Hubbard made headlines earlier this year after qualifying for the women’s 87+ kilogram weightlifting competition at the Tokyo 2020 Olympic Games, after testing below the threshold for competing as a female, with a testosterone level lower than “ten nanomoles per liter for at least 12 months before the competition,” per Forbes.
Hubbard transitioned more than nine years ago and fell well under the threshold for the 2020 games. Previously, Hubbard had competed “for New Zealand as a 20-year-old junior male athlete,” according to news.com.au, transitioned, and then returned to compete as a female in 2017.
Hubbard is “grateful for all of the support and kindness received from the teaching staff and students at Otago University,” according to a statement the athlete released after learning of the award.
“It is not possible for athletes to complete at the Olympic level without the encouragement and aroha of friends, family and supporters. This award belongs to everyone who has been part of my Olympic journey,” Hubbard added, referencing a traditional Maori term meaning “compassion” or “love.”
Although Hubbard has made headlines for being the first transgender athlete to compete in a women’s Olympic event, Hubbard floundered in Olympic competition, failing to complete either lift.
“My performance wasn’t what I had hoped but I’m humbled by the support I’ve received from so many people around New Zealand,” Hubbard said at the time.
Hubbard indeed had the support of the New Zealand Olympic Committee even though male-to-female transgender individuals’ participation in women’s sports is a controversial topic.
“We acknowledge that gender identity in sport is a highly sensitive and complex issue requiring a balance between human rights and fairness on the field of play,” the NZOC said at the time, according to The Associated Press. “The New Zealand team is committed to supporting all eligible New Zealand athletes at the Olympic Games, ensuring their mental and physical wellbeing as they compete on the world stage.”
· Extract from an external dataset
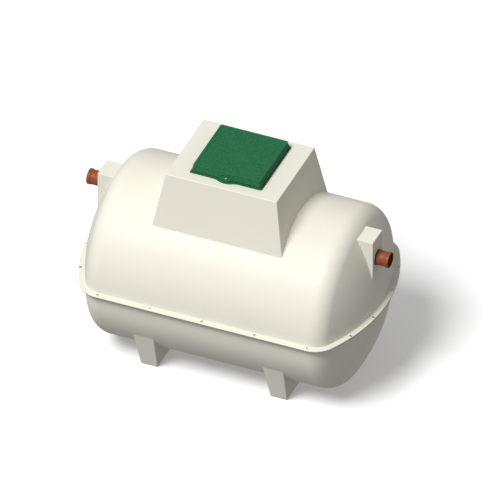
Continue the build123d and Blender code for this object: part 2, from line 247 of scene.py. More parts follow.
def mesh_object(name, vertices, faces):
    """A new object with a mesh whose faces all look outward."""
    mesh = bpy.data.meshes.new(name)
    mesh.from_pydata([tuple(v) for v in vertices], [], faces)
    work = bmesh.new()
    work.from_mesh(mesh)
    bmesh.ops.recalc_face_normals(work, faces=work.faces)
    work.to_mesh(mesh)
    work.free()
    piece = bpy.data.objects.new(name, mesh)
    bpy.context.scene.collection.objects.link(piece)
    return piece


def joined(parts):
    """One list of vertices and one of faces from several."""
    vertices, faces = [], []
    for part_vertices, part_faces in parts:
        first = len(vertices)
        vertices += list(part_vertices)
        faces += [tuple(first + i for i in face) for face in part_faces]
    return vertices, faces


def moved(part, matrix):
    """A copy of (vertices, faces), put in place by a matrix."""
    vertices, faces = part
    return [matrix @ Vector(v) for v in vertices], faces


def mirrored_x(part):
    return [(-v[0], v[1], v[2]) for v in part[0]], part[1]


def mirrored_y(part):
    return [(v[0], -v[1], v[2]) for v in part[0]], part[1]


def taken_from(piece):
    """The vertices and faces of a piece, which is removed."""
    vertices = [tuple(v.co) for v in piece.data.vertices]
    faces = [tuple(p.vertices) for p in piece.data.polygons]
    bpy.data.objects.remove(piece)
    return vertices, faces


def strips(first, second, count):
    """Quads between two closed rings of count vertices that start at first and second."""
    quads = []
    for i in range(count):
        after = (i + 1) % count
        quads.append((first + i, first + after, second + after, second + i))
    return quads


def skin(rings, closed=False):
    """Surface through rings of one count. The last is joined to the first, or both ends are capped."""
    count = len(rings[0])
    vertices = [point for ring in rings for point in ring]
    faces = []
    for k in range(len(rings) - 1):
        faces += strips(k * count, (k + 1) * count, count)
    last = (len(rings) - 1) * count
    if closed:
        faces += strips(last, 0, count)
    else:
        faces.append(tuple(reversed(range(count))))
        faces.append(tuple(range(last, last + count)))
    return vertices, faces


def turned(profile, segments, closed=False):
    """Solid of revolution about Z from (radius, height) points, or a ring if closed."""
    angles = [2 * math.pi * i / segments for i in range(segments)]
    rings = [[(r * math.cos(a), r * math.sin(a), height) for a in angles] for r, height in profile]
    return skin(rings, closed=closed)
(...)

Hubbard’s competitors refused to comment on the matter in a post-competition press conference.
The International Olympic Committee seemed determined to wait until after Hubbard competed to make definitive guidelines for male-to-female transgender individuals’ participation in women’s events. Although the IOC maintained the “ten nanomoles per liter” standard for transgender athletes competing at Tokyo — and there were several others, as well as at least one non-binary athlete — the IOC now says it plans to review those guidelines and update them for future Games.
“The IOC will release a new ‘framework’ for transgender athletes’ eligibility in the coming months,” The Associated Press noted. “That document is expected to take into account newer scientific studies published since the last major review in 2015. That will form a basis for sports to draw up their own updated policies.”
The next Olympic Games, the 2022 Winter Games in Beijing, does not yet appear to have any transgender athletes competing.